— start —
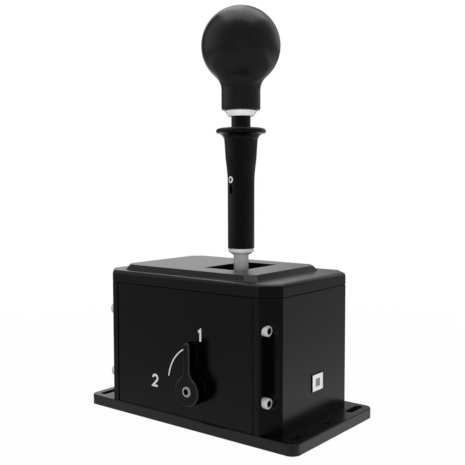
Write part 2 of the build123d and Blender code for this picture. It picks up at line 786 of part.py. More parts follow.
def stick_adapter():
    adapter = rod(neck_r, on_stick(adapter_foot), up, ring_foot - adapter_foot)
    adapter += rod(stud_r, on_stick(ring_foot), up, stud_length)
    adapter -= rod(shaft_r + press_gap, on_stick(adapter_foot - overrun), up, shaft_top - adapter_foot + overrun)
    return adapter - rod(stop_pin_r + press_gap, on_stick(stop_z), stop_side, neck_r + overrun)


stop_pin_end = (neck_r + sleeve_r) / 2
keep("lockout_sleeve", lockout_sleeve())
keep("sleeve_bush", tube(sleeve_cavity_r - press_gap, shaft_r + running_gap, on_stick(sleeve_foot), up,
                         sleeve_bush_height))
keep("lockout_spring", coil_sleeve(sleeve_cavity_r - slide_gap, (sleeve_cavity_r - shaft_r) / 2,
                                   on_stick(sleeve_foot + sleeve_bush_height), up,
                                   adapter_foot - sleeve_foot - sleeve_bush_height))
keep("stick_adapter", stick_adapter())
stop_pin_foot = (stick_x + stop_side[0] * shaft_r, stop_side[1] * shaft_r, stop_z)
keep("sleeve_stop_pin", rod(stop_pin_r, stop_pin_foot, stop_side, stop_pin_end - shaft_r))
keep("lock_ring", turned([(stud_r + press_gap, 0), (ring_foot_r, 0), (ring_top_r, ring_height - edge_ease),
                          (ring_top_r - edge_ease, ring_height), (stud_r + press_gap, ring_height)],
                         on_stick(ring_foot)))


def knob():
    centre = knob_height - knob_r
    blend_x = knob_neck_r + knob_blend
    blend_z = centre - sqrt((knob_r + knob_blend) ** 2 - blend_x ** 2)
    touch = knob_r / (knob_r + knob_blend)
    touch_x, touch_z = blend_x * touch, centre + (blend_z - centre) * touch
    half_lean = (atan2(centre - blend_z, blend_x)) / 2
    mid = (blend_x - knob_blend * cos(half_lean), 0, blend_z + knob_blend * sin(half_lean))
    neck_arc = ThreePointArc((knob_neck_r, 0, blend_z), mid, (touch_x, 0, touch_z))
    ball_arc = ThreePointArc((touch_x, 0, touch_z), (knob_r, 0, centre), (0, 0, knob_height))
    rest = Polyline((0, 0, knob_height), (0, 0, 0), (knob_neck_r - knob_edge, 0, 0))
    edge = ThreePointArc((knob_neck_r - knob_edge, 0, 0),
                         (knob_neck_r - knob_edge * (1 - sqrt(0.5)), 0, knob_edge * (1 - sqrt(0.5))),
                         (knob_neck_r, 0, knob_edge))
    neck = Line((knob_neck_r, 0, knob_edge), (knob_neck_r, 0, blend_z))
    ball = revolve(make_face([ball_arc, rest, edge, neck, neck_arc]), Axis.Z)
    ball -= rod(insert_r + press_gap, (0, 0, -overrun), up, stud_length + overrun)
    return Pos(*on_stick(knob_foot)) * ball


insert_length = stud_length - face_gap
keep("knob", knob())
keep("knob_insert", tube(insert_r, stud_r + press_gap, on_stick(knob_foot), up, insert_length))

# Cover: rim, raised plateau and the opening for the stick
cover_wall = 5
cover_top = 4
cover_round = 2.5
plateau_front_inset = 23.2
plateau_rear_inset = 13.2
plateau_side_inset = 9.5
plateau_slope = 2.5
plateau_corner = 6
plateau_wall = 4
opening_length = 29.4
opening_width = 44.4
opening_corner = 0.8

plateau_front = cap_outer - plateau_front_inset
plateau_rear = cap_outer - plateau_rear_inset
plateau_half = flank - plateau_side_inset


def plateau_outline(grow, corner):
    """The plateau's plan, grown outwards by a length."""
    length = plateau_front + plateau_rear + grow * 2
    outline = Rectangle(length, (plateau_half + grow) * 2)
    return Pos((plateau_front - plateau_rear) / 2, 0, 0) * chamfer(outline.vertices(), corner)


def body_outline(inset):
    outline = Rectangle(body_length - inset * 2, body_width - inset * 2)
    return chamfer(outline.vertices(), corner_chamfer - inset / 2)


def top_cover():
    cover = extrude(Pos(0, 0, seam) * body_outline(0), cover_rise)
    cover = fillet(cover.faces().sort_by(Axis.Z)[-1].edges(), cover_round)
    cover = chamfer(cover.faces().sort_by(Axis.Z)[0].edges(), seam_ease)
    low = Pos(0, 0, shelf) * plateau_outline(plateau_slope, plateau_corner)
    high = Pos(0, 0, plateau_top) * plateau_outline(0, plateau_corner)
    cover += loft([low, high], ruled=True)
    cover -= extrude(Pos(0, 0, seam - overrun) * body_outline(cover_wall), cover_rise - cover_top + overrun)
    cover -= extrude(Pos(0, 0, seam) * plateau_outline(-plateau_wall, plateau_corner), cover_rise)
    opening = RectangleRounded(opening_length, opening_width, opening_corner)
    cover -= extrude(Pos(stick_x, 0, seam) * opening, plateau_top - seam + overrun)
    for end, boss_top in ((-1, shelf + cover_top / 4), (1, shelf - cover_top / 2)):
        for side in (-1, 1):
            place = (end * boss_x, side * boss_y, deck_top)
            cover += rod(boss_r, place, up, boss_top - deck_top)
            cover -= rod(m3_cap.shank_r + screw_gap, (place[0], place[1], deck_top - overrun), up,
                         inner_screw_length - deck_thick + overrun)
    return cover


keep("top_cover", top_cover())

# All the M3 screws inside the housing
inner_screws = []
for end in (-1, 1):
    for side in (-1, 1):
        seat = (end * rail_screw_x, side * (side_inner - rail_wide), rail_screw_z)
        inner_screws.append(cap_screw(m3_cap, seat, (0, -side, 0), inner_screw_length + rail_wide / 2))
        inner_screws.append(cap_screw(m3_cap, (end * deck_screw_x, side * deck_screw_y, deck_top), up,
                                      inner_screw_length))
        inner_screws.append(cap_screw(m3_cap, (end * boss_x, side * boss_y, deck_foot), down, inner_screw_length))
for x, y in gate_screw_places:
    inner_screws.append(cap_screw(m3_cap, (x, y, deck_top + gate_thick), up, thin_screw_length))
for x, y in detent_screw_places:
    inner_screws.append(cap_screw(m3_cap, (x, y, deck_top), up, thin_screw_length))

# Mode lever, its shaft, and the plunger that a helical slot pushes towards the ring
lever_thick = 8
lever_standoff = 1.4
lever_r = 9.85
lever_reach = 32
lever_stem = 5.2
lever_blend = 8
lever_round = 1
lever_web = 1.5
lever_counterbore_r = 4.2
shaft_end = 30.4
cam_pin_r = 1.25
cam_pin_half = 6
cam_pin_from_end = 1.8
plunger_rear_gap = 0.2
plunger_length = 10.4
plunger_cap = 1.5
plunger_nose_r = 3
tip_gap = 0.3
cam_steps = 12

lever_back = -side_outer - bush_flange - lever_standoff
lever_front = lever_back - lever_thick
counterbore_floor = lever_front + m4_cap.head_h + face_gap
mode_shaft_front = counterbore_floor + lever_web
plunger_rear = -side_inner + plunger_rear_gap
plunger_front = plunger_rear + plunger_length
plunger_tip = -yoke_r - tip_gap - mode_travel
mode_shaft_rear = plunger_front - plunger_cap - face_gap * 2
cam_pin_y = mode_shaft_rear - cam_pin_from_end
along = (0, 1, 0)


def at_lever(y):
    return (stick_x, y, pivot_z)


def mode_lever():
    tip = lever_reach - lever_stem / 2
    outline = Circle(lever_r) + Pos(0, tip / 2, 0) * Rectangle(lever_stem, tip)
    corners = [v for v in outline.vertices() if 0 < v.Y < lever_r]
    outline = fillet(corners, lever_blend) if corners else outline
    outline += Pos(0, tip, 0) * Circle(lever_stem / 2)
    face = Plane(origin=at_lever(lever_front), x_dir=(1, 0, 0), z_dir=(0, -1, 0))
    lever = extrude(face * outline, -lever_thick)
    front = lever.faces().sort_by(Axis.Y)[0]
    lever = chamfer(front.edges(), lever_round)
    lever -= rod(lever_counterbore_r, at_lever(lever_front - overrun), along, m4_cap.head_h + face_gap + overrun)
    lever -= rod(m4_cap.shank_r + screw_gap, at_lever(lever_front), along, lever_thick)
    return lever - rod(pin_r + press_gap, at_lever(mode_shaft_front), along, lever_thick)


def mode_shaft():
    shaft = rod(pin_r, at_lever(mode_shaft_front), along, mode_shaft_rear - mode_shaft_front)
    shaft -= rod(m4_cap.shank_r + screw_gap, at_lever(mode_shaft_front - overrun), along, inner_screw_length)
    return shaft - rod(cam_pin_r + press_gap, (stick_x, cam_pin_y, pivot_z - pin_r - overrun), up,
                       (pin_r + overrun) * 2)


def mode_bush():
    bush = tube(bush_r, pin_r + running_gap, at_lever(-side_outer), along, side_outer - side_inner)
    return bush + tube(bush_flange_r, pin_r + running_gap, at_lever(-side_outer - bush_flange), along, bush_flange)


def plunger_outline(grow):
    """A round with two flats, so that the plunger can't turn in its guide."""
    flats = Rectangle((plunger_r + grow) * 2, (plunger_flat + grow) * 2)
    return Circle(plunger_r + grow) & flats


def lock_plunger():
    face = Plane(origin=at_lever(plunger_rear), x_dir=(1, 0, 0), z_dir=along)
    plunger = extrude(face * plunger_outline(0), plunger_length)
    plunger -= rod(pin_r + running_gap, at_lever(plunger_rear - overrun), along, plunger_length - plunger_cap + overrun)
    rise = plunger_tip - plunger_front
    ball_big_r = (plunger_nose_r ** 2 + rise ** 2) / (2 * rise)
    nose = Pos(*at_lever(plunger_tip - ball_big_r)) * Sphere(ball_big_r)
    plunger += nose & rod(plunger_nose_r, at_lever(plunger_front - plunger_cap / 2), along, plunger_length)
    slot_r = cam_pin_r + face_gap
    for step in range(cam_steps + 2):
        share = step / cam_steps
        lean = radians(mode_turn) * share
        across = (-sin(lean), 0, cos(lean))
        foot = (stick_x - plunger_r * across[0] * 1.2, cam_pin_y - mode_travel * share,
                pivot_z - plunger_r * across[2] * 1.2)
        plunger -= rod(slot_r, foot, across, plunger_r * 2.4)
    return plunger


def mode_guide():
    shape = block(stick_x - guide_half, stick_x + guide_half, -side_inner, guide_length - side_inner,
                  pivot_z - guide_half_height, pivot_z + guide_half_height)
    face = Plane(origin=at_lever(-side_inner - overrun), x_dir=(1, 0, 0), z_dir=along)
    shape -= extrude(face * plunger_outline(running_gap), guide_length + overrun * 2)
    for end in (-1, 1):
        shape -= rod(m3_cap.shank_r + screw_gap, (stick_x + end * guide_screw_x, -side_inner - overrun, pivot_z),
                     along, guide_length + overrun * 2)
    return shape


for end in (-1, 1):
    seat = (stick_x + end * guide_screw_x, guide_length - side_inner, pivot_z)
    inner_screws.append(cap_screw(m3_cap, seat, along, guide_length + inner_screw_length / 2))

keep("mode_lever", mode_lever())
keep("lever_screw", cap_screw(m4_cap, at_lever(counterbore_floor), (0, -1, 0), inner_screw_length))
keep("mode_shaft", mode_shaft())
keep("mode_bush", mode_bush())
keep("cam_pin", rod(cam_pin_r, (stick_x, cam_pin_y, pivot_z - cam_pin_half), up, cam_pin_half * 2))
keep("lock_plunger", lock_plunger())
keep("mode_guide", mode_guide())
keep("inner_screws", *inner_screws)

# Badge plate, left bare, low on the front cap
badge_wide = 13.4
badge_high = 11.8
badge_thick = 0.6
badge_y = 1.6
badge_over = 25
badge_corner = 0.8
badge_face = Plane(origin=(cap_outer, badge_y, plate_top + badge_over), x_dir=(0, 1, 0), z_dir=(1, 0, 0))
keep("badge_plate", extrude(badge_face * RectangleRounded(badge_wide, badge_high, badge_corner), badge_thick))


def data_socket():
    outer = RectangleRounded(socket_wide, socket_high, socket_high / 2 - socket_wall / 8)
    inner = RectangleRounded(socket_wide - socket_wall * 2, socket_high - socket_wall * 2,
                             socket_high / 2 - socket_wall * 1.2)
    face = Plane(origin=(-board_face, 0, socket_z), x_dir=(0, 1, 0), z_dir=back)
    shell = extrude(face * outer, socket_length)
    shell -= Pos(-socket_wall * 2, 0, 0) * extrude(face * inner, socket_length)
    tongue = extrude(face * Rectangle(socket_wide - socket_wall * 6, tongue_thick), tongue_length)
    return shell + tongue


def control_board():
    card = block(-board_face, -board_face + board_thick, -board_half, board_half,
                 socket_z - board_half_height, socket_z + board_half_height)
    for x, y, z in board_hole_places:
        card -= rod(board_hole_r, (x - overrun, y, z), (1, 0, 0), board_thick + overrun * 2)
    return card


board_screw = Screw(shank_r=1.25, head_r=2.3, head_h=1.6, socket_r=1, socket_deep=0.8, ease=0.2)
board_screw_length = 5
keep("data_socket", data_socket())
keep("control_board", control_board())
keep("board_screws", *[cap_screw(board_screw, (x + board_thick, y, z), (1, 0, 0), board_screw_length)
                       for x, y, z in board_hole_places])

os.makedirs("parts", exist_ok=True)
for name, node in nodes.items():
    export_step(node, f"parts/{name}.step")
print(len(nodes), "nodes, pivot at", (stick_x, 0, pivot_z), "shield top", pivot_z + shield_r)
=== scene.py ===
import bpy
import bmesh
import math
from mathutils import Matrix, Vector


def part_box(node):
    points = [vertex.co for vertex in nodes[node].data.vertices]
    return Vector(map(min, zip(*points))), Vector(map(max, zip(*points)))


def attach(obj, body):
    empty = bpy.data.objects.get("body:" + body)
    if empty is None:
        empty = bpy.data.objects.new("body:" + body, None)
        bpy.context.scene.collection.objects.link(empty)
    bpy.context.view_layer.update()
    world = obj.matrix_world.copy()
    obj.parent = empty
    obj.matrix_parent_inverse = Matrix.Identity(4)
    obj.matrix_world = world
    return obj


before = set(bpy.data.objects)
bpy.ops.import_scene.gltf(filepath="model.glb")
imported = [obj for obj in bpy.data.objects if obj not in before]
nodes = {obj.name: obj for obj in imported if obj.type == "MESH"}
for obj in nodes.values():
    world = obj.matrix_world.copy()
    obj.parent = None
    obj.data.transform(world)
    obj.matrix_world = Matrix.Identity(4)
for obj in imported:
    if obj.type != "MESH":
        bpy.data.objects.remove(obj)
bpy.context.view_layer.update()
scene = bpy.context.scene
scene.view_settings.view_transform = "Standard"
print("frame loaded:", len(nodes), "nodes")

# the frame is in metres; stickX, pivotZ and what is named Mm are in mm
# the stick's axis and the mode lever's pivot share stickX
mm = 0.001
stickX = 13.5
pivotZ = 28


def hexColour(text):
    # sRGB hex to linear RGBA
    channels = [int(text[i:i + 2], 16) / 255 for i in (0, 2, 4)]
    linear = [c / 12.92 if c <= 0.04045 else ((c + 0.055) / 1.055) ** 2.4 for c in channels]
    return (*linear, 1)


def addNode(tree, kind, settings=None):
    # a key is an input or an attribute of the node; a value is fixed, or the output that feeds the input
    node = tree.nodes.new(kind)
    for key, value in (settings or {}).items():
        if isinstance(value, bpy.types.NodeSocket):
            tree.links.new(value, node.inputs[key])
        elif isinstance(key, int) or key in node.inputs:
            node.inputs[key].default_value = value
        else:
            setattr(node, key, value)
    return node


def mathNode(tree, operation, *inputs):
    return addNode(tree, "ShaderNodeMath", {"operation": operation, **dict(enumerate(inputs))}).outputs[0]


def vectorNode(tree, operation, *inputs):
    node = addNode(tree, "ShaderNodeVectorMath", {"operation": operation, **dict(enumerate(inputs))})
    return node.outputs["Value" if operation == "LENGTH" else "Vector"]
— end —
What this task involves –
Quote exactly the stretch of lines above that starts at the first one and ends at the line with "return adapter - rod(stop_pin_r", and nothing beyond it.

The solution –
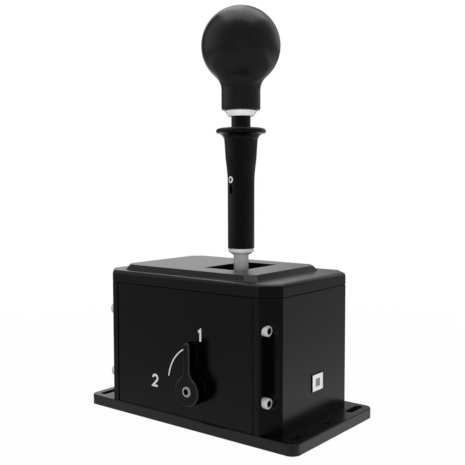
Write part 2 of the build123d and Blender code for this picture. It picks up at line 786 of part.py. More parts follow.
def stick_adapter():
    adapter = rod(neck_r, on_stick(adapter_foot), up, ring_foot - adapter_foot)
    adapter += rod(stud_r, on_stick(ring_foot), up, stud_length)
    adapter -= rod(shaft_r + press_gap, on_stick(adapter_foot - overrun), up, shaft_top - adapter_foot + overrun)
    return adapter - rod(stop_pin_r + press_gap, on_stick(stop_z), stop_side, neck_r + overrun)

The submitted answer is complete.